WHAT TO WORK ON
Work out how many lines in the listing below include the word "bodies"; answer with the number alone.
☆ ☆ ☆ ☆ ☆
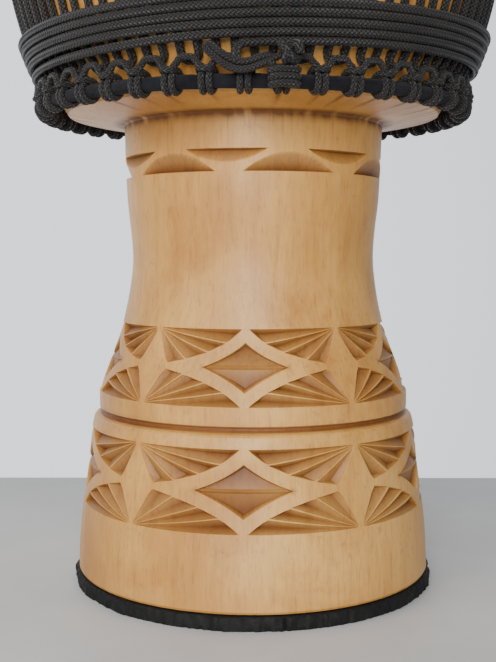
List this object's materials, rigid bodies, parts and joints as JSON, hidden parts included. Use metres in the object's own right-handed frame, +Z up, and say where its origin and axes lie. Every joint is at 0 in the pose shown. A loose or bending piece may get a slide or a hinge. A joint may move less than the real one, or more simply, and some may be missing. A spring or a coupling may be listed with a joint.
{
  "type": "djembe",
  "caption": "Rope-tuned goblet drum: a carved hollow log shell with a goatskin head, three rings, looped black rope lacing and a black rubber foot.",
  "frame": {"origin": "on the drum's axis, on the ground under the rubber foot", "axes": "+Z up along the drum's axis towards the head, -Y towards the tie-off knot side that is the front"},
  "size_m": [0.3708, 0.3701, 0.6086],
  "materials": {
    "wood": "satin varnish",
    "rubber": "matte, cut edge",
    "steel": "dull bar",
    "cloth": "matte cotton strip",
    "rope": "braided polyester, slight sheen",
    "skin": "shaved rawhide"
  },
  "bodies": {
    "root": {"wood_shell": "wood", "foot_rubber": "rubber", "bottom_ring": "steel", "bottom_ring_cloth": "cloth", "flesh_hoop": "steel", "crown_ring": "steel", "crown_ring_cloth": "cloth", "goatskin_head": "skin", "lower_cradle_rope": "rope", "upper_cradle_rope": "rope", "tension_rope": "rope", "rope_wraps": "rope", "tie_off_rope": "rope", "foot_nail_1": "steel", "foot_nail_2": "steel", "foot_nail_3": "steel", "foot_nail_4": "steel", "foot_nail_5": "steel", "foot_nail_6": "steel", "foot_nail_7": "steel", "foot_nail_8": "steel"}
  },
  "joints": []
}
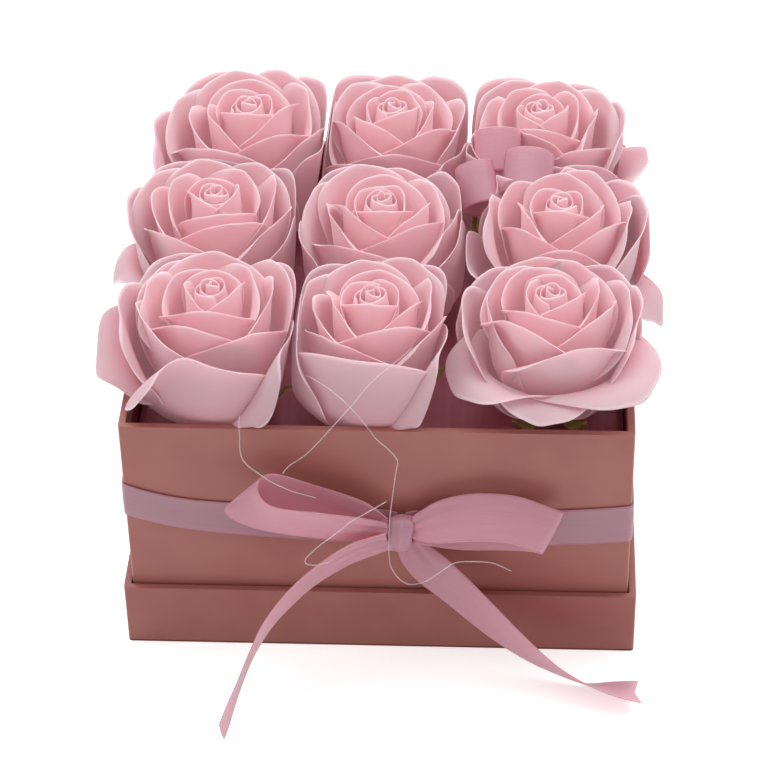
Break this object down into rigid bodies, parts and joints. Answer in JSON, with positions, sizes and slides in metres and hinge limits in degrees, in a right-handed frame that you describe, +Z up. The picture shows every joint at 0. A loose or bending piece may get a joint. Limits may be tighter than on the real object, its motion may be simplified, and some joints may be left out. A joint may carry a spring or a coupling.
{
  "type": "flower box",
  "caption": "Square rigid gift box standing in its own lid, filled with soap roses on picks in a foam insert and tied with a satin ribbon bow.",
  "frame": {"origin": "centre of the lid's underside, where it rests", "axes": "+Z up out of the box, -Y towards the bow, +X to the right when facing the bow"},
  "size_m": [0.1778, 0.2352, 0.132],
  "materials": {
    "greyboard": "raw greyboard, stands in as a matte plastic",
    "wrap_paper": "pearlescent dusty rose wrapping paper",
    "lining_paper": "matt rose lining paper",
    "foam": "open foam",
    "insert_satin": "satin cloth on card",
    "satin_ribbon": "single-faced satin",
    "soap_petal": "pressed soap sheet, soft sheen",
    "moulded_green": "moulded polyethylene greenery",
    "clear_thread": "clear iridescent thread"
  },
  "bodies": {
    "lid": {"lid_board": "greyboard", "lid_wrap": "wrap_paper", "lid_face_sheet": "wrap_paper", "lid_lining": "lining_paper"},
    "box": {"box_board": "greyboard", "box_wrap": "wrap_paper", "box_lining": "lining_paper", "ribbon_band": "satin_ribbon", "bow_knot": "satin_ribbon", "bow_loop_left": "satin_ribbon", "bow_loop_right": "satin_ribbon", "bow_tail_left": "satin_ribbon", "bow_tail_right": "satin_ribbon"},
    "insert": {"insert_foam": "foam", "insert_cover": "insert_satin"},
    "rosette": {"rosette_pick": "moulded_green", "rosette_loop_left": "satin_ribbon", "rosette_loop_right": "satin_ribbon", "rosette_loop_back": "satin_ribbon"},
    "rose_back_left": {"rose_head_back_left": "soap_petal", "calyx_back_left": "moulded_green", "pick_back_left": "moulded_green"},
    "rose_back_centre": {"rose_head_back_centre": "soap_petal", "calyx_back_centre": "moulded_green", "pick_back_centre": "moulded_green"},
    "rose_back_right": {"rose_head_back_right": "soap_petal", "calyx_back_right": "moulded_green", "pick_back_right": "moulded_green"},
    "rose_middle_left": {"rose_head_middle_left": "soap_petal", "calyx_middle_left": "moulded_green", "pick_middle_left": "moulded_green"},
    "rose_middle_centre": {"rose_head_middle_centre": "soap_petal", "calyx_middle_centre": "moulded_green", "pick_middle_centre": "moulded_green"},
    "rose_middle_right": {"rose_head_middle_right": "soap_petal", "calyx_middle_right": "moulded_green", "pick_middle_right": "moulded_green"},
    "rose_front_left": {"rose_head_front_left": "soap_petal", "calyx_front_left": "moulded_green", "pick_front_left": "moulded_green"},
    "rose_front_centre": {"rose_head_front_centre": "soap_petal", "calyx_front_centre": "moulded_green", "pick_front_centre": "moulded_green", "thread_long": "clear_thread", "thread_cross": "clear_thread", "thread_side": "clear_thread", "thread_low": "clear_thread"},
    "rose_front_right": {"rose_head_front_right": "soap_petal", "calyx_front_right": "moulded_green", "pick_front_right": "moulded_green"}
  },
  "joints": [
    {"name": "box_lift", "type": "slide", "parent": "lid", "child": "box", "axis": [0, 0, 1], "range_m": [0, 0.04]},
    {"name": "insert_lift", "type": "slide", "parent": "box", "child": "insert", "axis": [0, 0, 1], "range_m": [0, 0.095]},
    {"name": "rosette_lift", "type": "slide", "parent": "insert", "child": "rosette", "axis": [0, 0, 1], "range_m": [0, 0.09]},
    {"name": "rose_back_left_lift", "type": "slide", "parent": "insert", "child": "rose_back_left", "axis": [0, 0, 1], "range_m": [0, 0.1]},
    {"name": "rose_back_centre_lift", "type": "slide", "parent": "insert", "child": "rose_back_centre", "axis": [0, 0, 1], "range_m": [0, 0.1]},
    {"name": "rose_back_right_lift", "type": "slide", "parent": "insert", "child": "rose_back_right", "axis": [0, 0, 1], "range_m": [0, 0.1]},
    {"name": "rose_middle_left_lift", "type": "slide", "parent": "insert", "child": "rose_middle_left", "axis": [0, 0, 1], "range_m": [0, 0.1]},
    {"name": "rose_middle_centre_lift", "type": "slide", "parent": "insert", "child": "rose_middle_centre", "axis": [0, 0, 1], "range_m": [0, 0.1]},
    {"name": "rose_middle_right_lift", "type": "slide", "parent": "insert", "child": "rose_middle_right", "axis": [0, 0, 1], "range_m": [0, 0.1]},
    {"name": "rose_front_left_lift", "type": "slide", "parent": "insert", "child": "rose_front_left", "axis": [0, 0, 1], "range_m": [0, 0.1]},
    {"name": "rose_front_centre_lift", "type": "slide", "parent": "insert", "child": "rose_front_centre", "axis": [0, 0, 1], "range_m": [0, 0.1]},
    {"name": "rose_front_right_lift", "type": "slide", "parent": "insert", "child": "rose_front_right", "axis": [0, 0, 1], "range_m": [0, 0.1]}
  ]
}
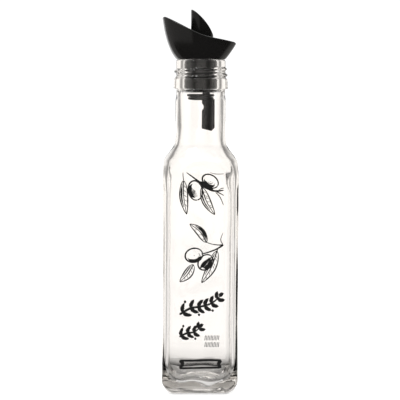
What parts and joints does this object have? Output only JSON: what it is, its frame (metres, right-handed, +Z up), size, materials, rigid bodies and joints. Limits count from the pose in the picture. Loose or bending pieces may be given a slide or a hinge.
☆ ☆ ☆ ☆ ☆
THE ANSWER
5